OBJECTIVE: Only the lines starting at the one with "bulb = make_bulb()" and ending at the one with "for node in" should be copied, exactly and with both ends kept.

::::

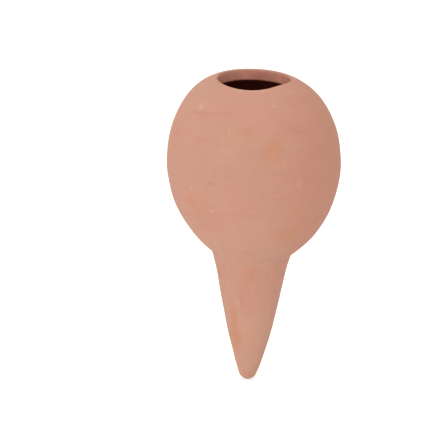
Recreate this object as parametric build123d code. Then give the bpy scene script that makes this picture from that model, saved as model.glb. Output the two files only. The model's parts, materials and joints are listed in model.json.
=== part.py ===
from build123d import *
import os
from math import acos, atan2, cos, degrees, pi, radians, sin, tan

# Self watering spike in unglazed fired clay, millimetres, +Z up.
# A thrown hollow bulb is luted with slip to a hollow pressed spike.
# The origin is where the spike's axis meets the joint, which is the soil line.

# Bulb, with heights counted from the joint
bulb_height = 65.5
bulb_diameter = 64.4
bulb_wall = 3.5
belly_height = 33.7
floor_thickness = 2.2
bulb_lean = 0.7
crown_front_tilt = 2.6
crown_right_tilt = 1.6

# Hand-cut mouth
mouth_radius = 13.45
mouth_offset = 0.5
throat_height = 3.9
lip_radius = 0.6
throat_edge_radius = 0.4

# Joint between bulb and spike
joint_radius = 14.7
neck_bore_radius = 10.4
slip_thickness = 0.8
score_count = 3
score_radius = 0.3
bead_rise = 0.8
bead_drop = 1.0
bead_thickness = 0.25
squeezed_bead_radius = 0.9

# Spike
spike_length = 49.8
spike_lean = 1.9
tip_radius = 3.5
tip_thickness = 11.0
bore_end_radius = 3.2

# How far tools run past the clay that they cut
overrun = 2.0

# Powers of the egg curve, across and along the axis
upper_powers = (2.99, 1.97)
lower_powers = (2.088, 1.743)
egg_steps = 8
# Bearing at which the rings of the bulb and of the slip start, at the back
ring_start = 90
# How late the crown starts to tilt
crown_power = 4.4

# Radius of the mouth every 30 degrees from +X, anticlockwise from above
mouth_outline_shares = (0.985, 0.995, 1.0, 0.99, 1.0, 1.005, 1.0, 0.99, 0.985, 0.965, 0.9, 0.885)
# Where the solid eggs are cut square, inside the mouth and the neck bore
mouth_core_share = 0.75
neck_core_share = 0.8
# Spike outline, as shares of its length and of its radius at the joint
spike_outline_shares = ((0.137, 0.892), (0.45, 0.676), (0.7, 0.478), (0.89, 0.3))
# Slope of the spike's side where it runs into the tip, radius per length
tip_slope = 0.36


def pole_distance(radius, height, widest, powers):
    """Distance from the belly to the pole of an egg curve through one point."""
    across, along = powers
    return height / (1 - (radius / widest) ** across) ** (1 / along)


def height_at(radius, widest, pole, powers):
    """Distance from the belly of an egg curve's point at one radius."""
    across, along = powers
    return pole * (1 - (radius / widest) ** across) ** (1 / along)


def quarter_points(widest, pole, end_radius, powers):
    """Points of an egg curve from the belly to one radius."""
    across, along = powers
    last_angle = acos((end_radius / widest) ** (across / 2))
    angles = [last_angle * step / egg_steps for step in range(egg_steps + 1)]
    return [(widest * cos(a) ** (2 / across), pole * sin(a) ** (2 / along)) for a in angles]


def drift(height):
    """How far the bulb's middle leans to the left at one height."""
    return height * tan(radians(bulb_lean))


def ring_at(radius, height):
    """Ring of the bulb, tilted more and more to the front and the right towards the crown."""
    share = (max(height, 0) / bulb_height) ** crown_power
    turn = Rot(crown_front_tilt * share, crown_right_tilt * share, ring_start)
    return Pos(-drift(height), 0, height) * turn * Circle(radius)


def egg(widest, upper_pole, lower_pole, top_radius, bottom_radius):
    """Solid egg of rings."""
    upper = quarter_points(widest, upper_pole, top_radius, upper_powers)
    lower = quarter_points(widest, lower_pole, bottom_radius, lower_powers)
    points = [(radius, belly_height - drop) for radius, drop in reversed(lower)]
    points += [(radius, belly_height + rise) for radius, rise in upper[1:]]
    return loft([ring_at(radius, height) for radius, height in points])


# Egg curves of the outside and the hollow
outer_radius = bulb_diameter / 2
crown_height = bulb_height - belly_height
outer_upper_pole = pole_distance(mouth_radius + lip_radius, crown_height, outer_radius, upper_powers)
outer_lower_pole = pole_distance(joint_radius, belly_height, outer_radius, lower_powers)
hollow_radius = outer_radius - bulb_wall
hollow_top = bulb_height - throat_height
hollow_upper_pole = pole_distance(mouth_radius, hollow_top - belly_height, hollow_radius, upper_powers)
hollow_lower_pole = pole_distance(
    neck_bore_radius, belly_height - floor_thickness, hollow_radius, lower_powers
)

# The spike is pressed on a little out of square, so the bulb sits to one side of it,
# where its underside still meets the tilted face all round
drop_at_joint = height_at(joint_radius, outer_radius, outer_lower_pole, lower_powers)
drop_inside_joint = height_at(neck_bore_radius, outer_radius, outer_lower_pole, lower_powers)
underside_slope = (drop_inside_joint - drop_at_joint) / (joint_radius - neck_bore_radius)
root_offset = joint_radius * tan(radians(spike_lean + bulb_lean)) / underside_slope
bulb_place = Pos(root_offset, 0, 0)
joint_place = Rot(0, spike_lean, 0)
joint_plane = Plane(joint_place)

# Scored rings on both joint faces
score_step = (joint_radius - neck_bore_radius) / (score_count + 1)
score_radii = [neck_bore_radius + score_step * (ring + 1) for ring in range(score_count)]


def scored(piece, face_height):
    """Piece with rings scratched into its joint face."""
    for radius in score_radii:
        piece -= joint_place * Pos(0, 0, face_height) * Torus(radius, score_radius)
    return piece


def mouth_cutter():
    """Upright prism with the hand-cut outline of the mouth."""
    count = len(mouth_outline_shares)
    points = []
    for index, share in enumerate(mouth_outline_shares):
        angle = 2 * pi * index / count
        points.append((mouth_radius * share * cos(angle), mouth_radius * share * sin(angle)))
    prism = extrude(make_face(Spline(*points, periodic=True)), outer_upper_pole + overrun)
    return Pos(mouth_offset - drift(bulb_height), 0, belly_height) * prism


def top_ring(piece):
    """Highest closed edge of a piece."""
    return piece.edges().filter_by(lambda edge: edge.is_closed).sort_by(Axis.Z)[-1]


def make_bulb():
    """Hollow globe with a cut mouth above and a scored face below."""
    core_radius = mouth_radius * mouth_core_share
    shell = egg(outer_radius, outer_upper_pole, outer_lower_pole, core_radius, neck_bore_radius)
    shell -= mouth_cutter()
    shell = fillet(top_ring(shell), lip_radius)
    floor_radius = neck_bore_radius * neck_core_share
    shell -= egg(hollow_radius, hollow_upper_pole, hollow_lower_pole, core_radius, floor_radius)
    shell = fillet(top_ring(shell), throat_edge_radius)
    shell = split(bulb_place * shell, joint_plane.offset(slip_thickness / 2), Keep.TOP)
    shell -= joint_place * extrude(Circle(neck_bore_radius), floor_thickness + overrun)
    return scored(shell, slip_thickness / 2)


def make_spike():
    """Hollow cone with a rounded solid tip and a scored root."""
    root_height = -slip_thickness / 2
    tip_angle = atan2(1, tip_slope)
    tip_centre = tip_radius - spike_length
    points = [(joint_radius, root_height)]
    points += [(joint_radius * share, -spike_length * depth) for depth, share in spike_outline_shares]
    points.append((tip_radius * sin(tip_angle), tip_centre - tip_radius * cos(tip_angle)))
    root_direction = Vector(*points[1]) - Vector(*points[0])
    side = Spline(*points, tangents=[root_direction, (-tip_slope, -1)])
    tip = JernArc(side @ 1, side % 1, tip_radius, -degrees(tip_angle))
    outline = side + tip + Polyline(tip @ 1, (0, root_height), points[0])
    cone = revolve(make_face(Plane.XZ * outline), Axis.Z)

    bore_end = tip_thickness - spike_length
    rounding_point = (bore_end_radius, bore_end + bore_end_radius)
    bore = Polyline((0, bore_end), (0, 0), (neck_bore_radius, 0), rounding_point)
    bore += RadiusArc(rounding_point, (0, bore_end), bore_end_radius)
    cone -= revolve(make_face(Plane.XZ * bore), Axis.Z)
    return scored(joint_place * cone, root_height)


def make_slip(bulb, spike):
    """Ring of slip that fills the joint, the scratches and the outside corner."""
    top_height = bead_rise + score_radius
    outer_top = (joint_radius + bead_rise / underside_slope, top_height)
    outer_bottom = (joint_radius - bead_drop, -bead_drop)
    blank = Polyline(outer_bottom, (neck_bore_radius, -bead_drop), (neck_bore_radius, top_height), outer_top)
    blank += ThreePointArc(outer_top, (joint_radius + bead_thickness, 0), outer_bottom)
    ring = revolve(make_face(Plane.XZ * blank), Axis.Z)
    ring += Torus(neck_bore_radius, squeezed_bead_radius)
    return joint_place * Rot(0, 0, ring_start) * ring - bulb - spike


bulb = make_bulb()
spike = make_spike()
seam_slip = make_slip(bulb, spike)

os.makedirs("parts", exist_ok=True)
for name, solid in (("bulb", bulb), ("seam_slip", seam_slip), ("spike", spike)):
    export_step(solid, f"parts/{name}.step")
    print(name, round(solid.volume, 1), solid.is_valid, len(solid.solids()), solid.bounding_box())
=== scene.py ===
"""Self watering spike: a thrown clay bulb with a hand-cut mouth, luted with slip to a hollow clay spike."""
import json
import math

import bpy
import numpy as np
from bpy.props import FloatProperty, FloatVectorProperty, IntProperty, PointerProperty
from bpy.types import Operator, Panel, PropertyGroup
from mathutils import Euler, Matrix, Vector


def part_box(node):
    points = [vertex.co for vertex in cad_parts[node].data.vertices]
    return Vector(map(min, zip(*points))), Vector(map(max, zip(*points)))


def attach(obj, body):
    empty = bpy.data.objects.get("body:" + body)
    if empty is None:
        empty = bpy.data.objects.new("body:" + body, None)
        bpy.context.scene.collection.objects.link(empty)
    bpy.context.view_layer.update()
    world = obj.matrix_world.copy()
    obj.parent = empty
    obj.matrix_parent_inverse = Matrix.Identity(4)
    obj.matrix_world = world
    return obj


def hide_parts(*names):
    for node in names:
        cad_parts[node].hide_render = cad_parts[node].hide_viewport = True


bl_info = {
    "name": "Self Watering Spike",
    "version": (1, 0, 0),
    "blender": (4, 5, 0),
    "location": "3D View > Sidebar > Watering Spike",
    "description": "Makes the clay bulb, spike, slip joint and grit over the packed frame, and the stage",
    "category": "Object",
}

# The frame, which gives the sizes that the clay pieces share with the solids
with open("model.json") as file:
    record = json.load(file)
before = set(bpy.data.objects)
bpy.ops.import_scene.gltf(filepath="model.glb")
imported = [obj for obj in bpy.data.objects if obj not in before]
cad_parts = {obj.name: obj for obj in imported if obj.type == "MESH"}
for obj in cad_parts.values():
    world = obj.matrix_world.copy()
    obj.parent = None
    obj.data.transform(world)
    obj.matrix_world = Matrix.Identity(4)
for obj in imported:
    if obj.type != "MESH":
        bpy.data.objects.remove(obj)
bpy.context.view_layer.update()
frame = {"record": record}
MILLIMETRE = 0.001
mounts = {mount["name"]: mount for mount in frame["record"]["mounts"]}
soil_spike = mounts["soil_spike"]
filling_mouth = mounts["filling_mouth"]
bulb_low, bulb_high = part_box("bulb")
spike_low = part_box("spike")[0]
joint_radius = soil_spike["dims"]["r_mm"] * MILLIMETRE
spike_length = soil_spike["dims"]["length_mm"] * MILLIMETRE
spike_lean = math.asin(-soil_spike["axis"][0])
bulb_height = filling_mouth["pos_m"][2]
bulb_diameter = bulb_high.y - bulb_low.y
throat_height = filling_mouth["dims"]["length_mm"] * MILLIMETRE

# Powers of the egg curve above and below the belly, across and along the axis
UPPER_POWERS = (2.99, 1.97)
LOWER_POWERS = (2.088, 1.743)
# How late the crown starts to tilt
CROWN_POWER = 4.4
# Radius of the mouth every 30 degrees from +X, anticlockwise from above
MOUTH_SHARES = (0.985, 0.995, 1.0, 0.99, 1.0, 1.005, 1.0, 0.99, 0.985, 0.965, 0.9, 0.885)
# Spike outline from the joint, as shares of its length and of its radius at the joint
SPIKE_SHARES = ((0.0, 1.0), (0.137, 0.892), (0.45, 0.676), (0.7, 0.478), (0.89, 0.3))
# Slope of the spike's side where it runs into the tip, radius per length
TIP_SLOPE = 0.36
# Rounds of the searches for a point of an egg curve, for a crossing and for the start of a rounding
LOCATE_ROUNDS = 12
BISECT_ROUNDS = 40
ROUNDING_ROUNDS = 15


def size(name, description, default):
    """Property that holds a length in metres."""
    return FloatProperty(name=name, description=description, default=default, unit="LENGTH", precision=5)


def turn(name, description, default):
    """Property that holds an angle."""
    return FloatProperty(name=name, description=description, default=default, unit="ROTATION")


def number(name, description, default):
    """Property that holds a plain factor."""
    return FloatProperty(name=name, description=description, default=default)


def colour(name, description, default):
    """Property that holds a colour in linear light."""
    return FloatVectorProperty(
        name=name, description=description, default=default, size=3, subtype="COLOR", min=0, max=1
    )


class BulbSizes(PropertyGroup):
    """Sizes of the thrown bulb."""

    diameter: size("Diameter", "Widest width of the bulb", bulb_diameter)
    height: size("Height", "From the joint to the lip", bulb_height)
    belly_height: size("Belly Height", "Height of the widest ring over the joint", 0.0337)
    shoulder_height: size("Shoulder Height", "Height of the fullest part of the shoulder", 0.052)
    shoulder_swell: size("Shoulder Swell", "How far the shoulder swells out of the egg curve", 0.00032)
    wall: size("Wall", "Thickness of the thrown wall", 0.0035)
    floor: size("Floor", "Thickness of the clay round the neck bore", 0.0022)
    lean: turn("Lean", "How far the bulb's axis leans to the left", math.radians(0.7))
    crown_front_tilt: turn("Crown Front Tilt", "How far the crown tilts to the front", math.radians(2.6))
    crown_right_tilt: turn("Crown Right Tilt", "How far the crown tilts to the right", math.radians(1.6))
    mouth_radius: size("Mouth Radius", "Half width of the cut mouth", 0.01345)
    mouth_offset: size("Mouth Offset", "How far right of the crown's middle it is cut", 0.0005)
    throat_height: size("Throat Height", "Height of the cut wall under the lip", throat_height)
    lip_radius: size("Lip Radius", "Rounding of the lip", 0.0006)
    throat_edge_radius: size("Throat Edge Radius", "Rounding under the cut wall", 0.0004)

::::

ANSWER FOR THIS EXERCISE:
bulb = make_bulb()
spike = make_spike()
seam_slip = make_slip(bulb, spike)

os.makedirs("parts", exist_ok=True)
for name, solid in (("bulb", bulb), ("seam_slip", seam_slip), ("spike", spike)):
    export_step(solid, f"parts/{name}.step")
    print(name, round(solid.volume, 1), solid.is_valid, len(solid.solids()), solid.bounding_box())
=== scene.py ===
"""Self watering spike: a thrown clay bulb with a hand-cut mouth, luted with slip to a hollow clay spike."""
import json
import math

import bpy
import numpy as np
from bpy.props import FloatProperty, FloatVectorProperty, IntProperty, PointerProperty
from bpy.types import Operator, Panel, PropertyGroup
from mathutils import Euler, Matrix, Vector


def part_box(node):
    points = [vertex.co for vertex in cad_parts[node].data.vertices]
    return Vector(map(min, zip(*points))), Vector(map(max, zip(*points)))


def attach(obj, body):
    empty = bpy.data.objects.get("body:" + body)
    if empty is None:
        empty = bpy.data.objects.new("body:" + body, None)
        bpy.context.scene.collection.objects.link(empty)
    bpy.context.view_layer.update()
    world = obj.matrix_world.copy()
    obj.parent = empty
    obj.matrix_parent_inverse = Matrix.Identity(4)
    obj.matrix_world = world
    return obj


def hide_parts(*names):
    for node in names:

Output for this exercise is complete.